One of my own children took violin lessons for a while. After several months, it became apparent that this instrument was not “his thing.” He was young enough that it was difficult to pin down exactly what it was that he disliked, but it was quite clear that he was rebelling strongly against the entire experience, not simply the practice routine. I reluctantly made the decision to allow him to stop his lessons and only later, in retrospect, remembered that I had had the same experience when I was a child. My son continued with singing experiences – children’s choirs, show choirs, school musicals – and later picked up guitar with a vengeance, but he never touched the violin again.
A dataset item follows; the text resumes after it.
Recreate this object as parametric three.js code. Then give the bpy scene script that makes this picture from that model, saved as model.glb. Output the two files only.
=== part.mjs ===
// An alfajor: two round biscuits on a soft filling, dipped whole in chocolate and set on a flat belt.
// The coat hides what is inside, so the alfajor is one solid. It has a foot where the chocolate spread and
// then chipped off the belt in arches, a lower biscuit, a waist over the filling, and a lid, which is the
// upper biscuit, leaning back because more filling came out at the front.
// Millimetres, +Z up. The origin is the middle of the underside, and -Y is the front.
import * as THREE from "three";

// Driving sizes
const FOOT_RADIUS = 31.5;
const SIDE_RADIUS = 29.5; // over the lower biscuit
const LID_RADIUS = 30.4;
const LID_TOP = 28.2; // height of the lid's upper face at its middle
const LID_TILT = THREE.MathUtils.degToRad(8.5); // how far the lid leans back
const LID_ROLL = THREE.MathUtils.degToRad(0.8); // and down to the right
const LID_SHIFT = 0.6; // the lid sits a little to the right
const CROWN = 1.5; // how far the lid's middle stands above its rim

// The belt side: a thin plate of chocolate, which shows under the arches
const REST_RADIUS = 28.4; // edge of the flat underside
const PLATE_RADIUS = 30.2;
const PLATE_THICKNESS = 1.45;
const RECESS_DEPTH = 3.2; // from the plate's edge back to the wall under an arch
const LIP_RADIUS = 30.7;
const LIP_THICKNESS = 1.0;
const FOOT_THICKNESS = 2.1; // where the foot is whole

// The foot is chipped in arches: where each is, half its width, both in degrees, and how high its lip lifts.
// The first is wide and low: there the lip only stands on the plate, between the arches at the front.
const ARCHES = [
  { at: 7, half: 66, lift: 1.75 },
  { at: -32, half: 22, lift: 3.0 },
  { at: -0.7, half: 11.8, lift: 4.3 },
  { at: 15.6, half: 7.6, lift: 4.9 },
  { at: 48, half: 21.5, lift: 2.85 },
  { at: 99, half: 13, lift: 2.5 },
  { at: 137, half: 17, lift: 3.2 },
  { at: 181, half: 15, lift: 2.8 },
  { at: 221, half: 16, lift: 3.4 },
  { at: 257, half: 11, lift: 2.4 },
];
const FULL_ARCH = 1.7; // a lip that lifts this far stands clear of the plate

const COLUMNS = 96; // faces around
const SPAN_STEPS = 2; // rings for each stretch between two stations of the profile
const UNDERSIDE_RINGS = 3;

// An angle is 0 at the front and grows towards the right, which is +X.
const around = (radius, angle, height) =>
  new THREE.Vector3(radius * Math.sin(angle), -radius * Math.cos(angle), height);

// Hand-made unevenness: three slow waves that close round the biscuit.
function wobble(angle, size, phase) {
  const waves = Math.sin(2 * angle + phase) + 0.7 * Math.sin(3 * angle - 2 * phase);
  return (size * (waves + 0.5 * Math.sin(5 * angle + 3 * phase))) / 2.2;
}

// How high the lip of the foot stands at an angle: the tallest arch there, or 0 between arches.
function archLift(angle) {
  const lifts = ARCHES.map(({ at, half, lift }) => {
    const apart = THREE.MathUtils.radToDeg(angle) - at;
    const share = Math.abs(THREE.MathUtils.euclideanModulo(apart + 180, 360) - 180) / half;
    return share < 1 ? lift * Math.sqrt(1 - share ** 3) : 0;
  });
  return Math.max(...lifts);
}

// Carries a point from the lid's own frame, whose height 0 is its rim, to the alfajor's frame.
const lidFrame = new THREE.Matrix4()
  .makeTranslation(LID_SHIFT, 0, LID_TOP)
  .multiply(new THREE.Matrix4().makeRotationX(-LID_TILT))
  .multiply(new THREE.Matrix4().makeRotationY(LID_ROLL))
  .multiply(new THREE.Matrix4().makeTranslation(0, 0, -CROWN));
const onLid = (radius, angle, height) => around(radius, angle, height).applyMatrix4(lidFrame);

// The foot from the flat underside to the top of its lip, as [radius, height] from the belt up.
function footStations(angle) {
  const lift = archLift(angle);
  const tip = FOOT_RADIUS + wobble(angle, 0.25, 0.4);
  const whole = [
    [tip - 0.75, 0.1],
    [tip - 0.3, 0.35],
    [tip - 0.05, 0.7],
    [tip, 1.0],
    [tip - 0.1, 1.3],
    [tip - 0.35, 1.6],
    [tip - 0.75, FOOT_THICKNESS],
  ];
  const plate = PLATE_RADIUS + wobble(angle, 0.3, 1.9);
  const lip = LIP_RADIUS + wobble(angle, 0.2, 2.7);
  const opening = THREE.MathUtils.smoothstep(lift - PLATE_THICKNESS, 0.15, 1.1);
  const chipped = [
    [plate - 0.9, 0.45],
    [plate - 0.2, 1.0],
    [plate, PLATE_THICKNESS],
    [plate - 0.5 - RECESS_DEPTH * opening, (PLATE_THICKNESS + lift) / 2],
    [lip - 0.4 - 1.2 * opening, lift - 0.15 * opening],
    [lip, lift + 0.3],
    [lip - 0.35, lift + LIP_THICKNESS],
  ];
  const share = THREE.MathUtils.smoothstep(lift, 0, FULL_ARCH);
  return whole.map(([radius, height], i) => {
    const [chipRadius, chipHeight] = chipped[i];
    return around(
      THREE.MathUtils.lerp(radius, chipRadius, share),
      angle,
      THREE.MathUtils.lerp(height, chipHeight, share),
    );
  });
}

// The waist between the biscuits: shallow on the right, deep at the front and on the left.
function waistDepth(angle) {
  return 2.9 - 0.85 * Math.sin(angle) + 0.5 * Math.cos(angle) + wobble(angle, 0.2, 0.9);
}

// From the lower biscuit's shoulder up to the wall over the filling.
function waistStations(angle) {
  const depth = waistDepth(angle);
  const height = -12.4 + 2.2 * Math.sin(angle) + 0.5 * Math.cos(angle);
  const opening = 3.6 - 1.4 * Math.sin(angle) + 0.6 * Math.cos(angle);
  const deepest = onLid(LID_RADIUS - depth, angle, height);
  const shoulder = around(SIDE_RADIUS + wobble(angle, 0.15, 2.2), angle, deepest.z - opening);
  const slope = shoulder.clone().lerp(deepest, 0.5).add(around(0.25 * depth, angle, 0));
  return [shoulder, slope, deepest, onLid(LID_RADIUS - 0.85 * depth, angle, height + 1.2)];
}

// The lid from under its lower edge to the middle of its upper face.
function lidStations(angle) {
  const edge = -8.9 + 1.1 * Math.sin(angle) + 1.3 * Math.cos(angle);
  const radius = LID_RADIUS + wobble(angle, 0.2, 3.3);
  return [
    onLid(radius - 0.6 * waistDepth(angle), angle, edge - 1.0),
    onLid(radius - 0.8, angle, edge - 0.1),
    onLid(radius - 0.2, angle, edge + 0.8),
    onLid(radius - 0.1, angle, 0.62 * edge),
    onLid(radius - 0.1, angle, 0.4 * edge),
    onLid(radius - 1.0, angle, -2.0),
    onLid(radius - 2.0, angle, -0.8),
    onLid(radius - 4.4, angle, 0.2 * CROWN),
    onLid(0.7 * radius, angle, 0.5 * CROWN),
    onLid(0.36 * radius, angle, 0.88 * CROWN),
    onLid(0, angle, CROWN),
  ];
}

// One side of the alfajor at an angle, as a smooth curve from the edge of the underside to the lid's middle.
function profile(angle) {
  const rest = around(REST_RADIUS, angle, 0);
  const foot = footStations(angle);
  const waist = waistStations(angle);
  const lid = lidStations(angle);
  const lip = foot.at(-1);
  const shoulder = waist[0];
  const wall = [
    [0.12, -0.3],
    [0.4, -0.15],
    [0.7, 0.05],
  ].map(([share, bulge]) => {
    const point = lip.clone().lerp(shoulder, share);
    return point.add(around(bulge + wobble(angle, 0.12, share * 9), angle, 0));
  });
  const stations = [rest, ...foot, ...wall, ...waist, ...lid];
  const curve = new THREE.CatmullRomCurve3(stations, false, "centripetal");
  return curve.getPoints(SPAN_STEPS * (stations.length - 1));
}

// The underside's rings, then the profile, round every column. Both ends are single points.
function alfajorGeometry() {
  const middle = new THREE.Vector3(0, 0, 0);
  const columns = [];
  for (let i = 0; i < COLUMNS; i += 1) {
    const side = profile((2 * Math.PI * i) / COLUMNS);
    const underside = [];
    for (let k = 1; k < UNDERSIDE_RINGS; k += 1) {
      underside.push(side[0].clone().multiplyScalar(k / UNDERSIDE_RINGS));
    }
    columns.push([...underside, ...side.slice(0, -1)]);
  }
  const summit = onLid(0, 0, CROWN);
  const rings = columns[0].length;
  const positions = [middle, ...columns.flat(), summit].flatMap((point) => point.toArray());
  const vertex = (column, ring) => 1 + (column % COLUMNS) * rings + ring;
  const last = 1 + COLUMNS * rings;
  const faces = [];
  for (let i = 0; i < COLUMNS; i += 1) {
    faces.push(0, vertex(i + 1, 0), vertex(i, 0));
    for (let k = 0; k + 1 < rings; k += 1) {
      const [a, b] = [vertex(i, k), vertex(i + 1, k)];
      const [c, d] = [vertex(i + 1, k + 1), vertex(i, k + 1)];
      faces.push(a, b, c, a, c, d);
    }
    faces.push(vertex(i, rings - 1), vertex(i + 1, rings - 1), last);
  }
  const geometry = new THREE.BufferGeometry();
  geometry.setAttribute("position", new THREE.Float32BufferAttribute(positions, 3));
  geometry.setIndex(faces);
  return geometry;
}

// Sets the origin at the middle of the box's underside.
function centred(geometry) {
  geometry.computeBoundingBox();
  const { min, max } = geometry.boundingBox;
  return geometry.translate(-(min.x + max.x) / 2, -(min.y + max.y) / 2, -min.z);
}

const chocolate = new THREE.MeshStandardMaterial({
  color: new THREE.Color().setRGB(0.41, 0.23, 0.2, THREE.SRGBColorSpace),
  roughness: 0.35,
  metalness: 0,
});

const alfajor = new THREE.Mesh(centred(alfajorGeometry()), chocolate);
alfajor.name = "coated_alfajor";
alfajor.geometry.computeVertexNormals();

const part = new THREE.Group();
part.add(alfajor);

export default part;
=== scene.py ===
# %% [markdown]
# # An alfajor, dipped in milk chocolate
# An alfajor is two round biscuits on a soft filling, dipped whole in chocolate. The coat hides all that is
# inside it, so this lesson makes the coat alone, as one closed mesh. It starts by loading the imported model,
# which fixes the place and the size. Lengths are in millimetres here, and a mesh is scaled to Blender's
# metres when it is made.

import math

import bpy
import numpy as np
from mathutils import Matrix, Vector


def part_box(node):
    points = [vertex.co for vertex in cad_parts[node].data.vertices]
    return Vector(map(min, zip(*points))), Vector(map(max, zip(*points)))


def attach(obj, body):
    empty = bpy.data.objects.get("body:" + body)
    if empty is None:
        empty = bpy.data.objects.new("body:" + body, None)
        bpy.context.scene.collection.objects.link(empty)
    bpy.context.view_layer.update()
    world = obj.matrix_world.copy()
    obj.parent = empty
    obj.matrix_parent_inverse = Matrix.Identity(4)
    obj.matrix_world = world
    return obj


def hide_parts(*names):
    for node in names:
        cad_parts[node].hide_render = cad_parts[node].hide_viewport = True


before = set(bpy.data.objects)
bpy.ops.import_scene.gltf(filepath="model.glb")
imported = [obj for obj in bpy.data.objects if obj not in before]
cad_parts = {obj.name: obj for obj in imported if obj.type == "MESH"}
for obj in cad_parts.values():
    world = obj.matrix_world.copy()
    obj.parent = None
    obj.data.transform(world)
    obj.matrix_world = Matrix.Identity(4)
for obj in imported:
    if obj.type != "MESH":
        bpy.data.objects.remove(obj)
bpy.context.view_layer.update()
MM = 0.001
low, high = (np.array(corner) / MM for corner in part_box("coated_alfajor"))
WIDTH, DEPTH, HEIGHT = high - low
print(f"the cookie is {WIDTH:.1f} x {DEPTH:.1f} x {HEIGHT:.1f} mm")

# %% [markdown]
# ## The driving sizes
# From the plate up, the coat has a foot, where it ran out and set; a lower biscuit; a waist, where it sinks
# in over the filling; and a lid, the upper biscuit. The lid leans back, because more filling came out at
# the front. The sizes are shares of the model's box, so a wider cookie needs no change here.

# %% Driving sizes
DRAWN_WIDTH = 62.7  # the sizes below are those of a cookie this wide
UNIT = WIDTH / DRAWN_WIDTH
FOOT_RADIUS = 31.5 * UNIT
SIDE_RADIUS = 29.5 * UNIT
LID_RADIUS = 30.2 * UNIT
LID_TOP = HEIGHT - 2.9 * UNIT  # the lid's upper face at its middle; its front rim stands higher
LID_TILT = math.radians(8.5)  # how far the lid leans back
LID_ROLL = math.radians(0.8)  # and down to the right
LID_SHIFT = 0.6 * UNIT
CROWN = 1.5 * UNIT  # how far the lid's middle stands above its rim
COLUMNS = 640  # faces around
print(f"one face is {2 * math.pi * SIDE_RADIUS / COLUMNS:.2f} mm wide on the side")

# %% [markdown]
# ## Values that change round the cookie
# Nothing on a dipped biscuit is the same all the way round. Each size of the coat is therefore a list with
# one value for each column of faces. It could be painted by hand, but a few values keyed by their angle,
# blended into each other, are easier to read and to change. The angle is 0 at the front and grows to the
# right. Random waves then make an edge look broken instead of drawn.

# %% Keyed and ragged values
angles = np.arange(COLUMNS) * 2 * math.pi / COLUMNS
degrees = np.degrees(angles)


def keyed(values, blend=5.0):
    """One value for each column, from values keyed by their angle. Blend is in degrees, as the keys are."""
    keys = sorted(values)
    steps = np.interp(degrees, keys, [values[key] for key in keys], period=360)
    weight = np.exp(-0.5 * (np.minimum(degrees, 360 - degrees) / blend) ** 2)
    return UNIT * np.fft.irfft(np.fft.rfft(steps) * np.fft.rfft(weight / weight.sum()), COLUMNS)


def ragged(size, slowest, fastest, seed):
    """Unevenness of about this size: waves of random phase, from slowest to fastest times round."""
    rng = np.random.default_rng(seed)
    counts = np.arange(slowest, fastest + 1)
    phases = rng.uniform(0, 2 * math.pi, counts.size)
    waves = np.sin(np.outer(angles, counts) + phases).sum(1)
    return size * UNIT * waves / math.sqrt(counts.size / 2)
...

An important aspect of childhood is the opportunity to try out many different pursuits to see what clicks and what doesn’t, what one wants to learn and what would be a further waste of time and money. When anyone takes music lessons there may come a time when they feel they have given it enough of a try, and they are ready to move on. That decision is best made with the help of the music teacher, because the teacher may recognize that the student is experiencing a plateau or a lull that is normal for many students; the teacher should be able to provide a variation of repertoire or routine or focus on skills that will help the student to work through the doldrums and into a more enjoyable experience.
But even with this assistance, a time may come when the student is genuinely ready to quit, just as my son and I were with our violin lessons. When that point is reached, the decision should be made on the basis of many factors – but not solely on the question of whether the child is making himself or herself do the necessary practice at home.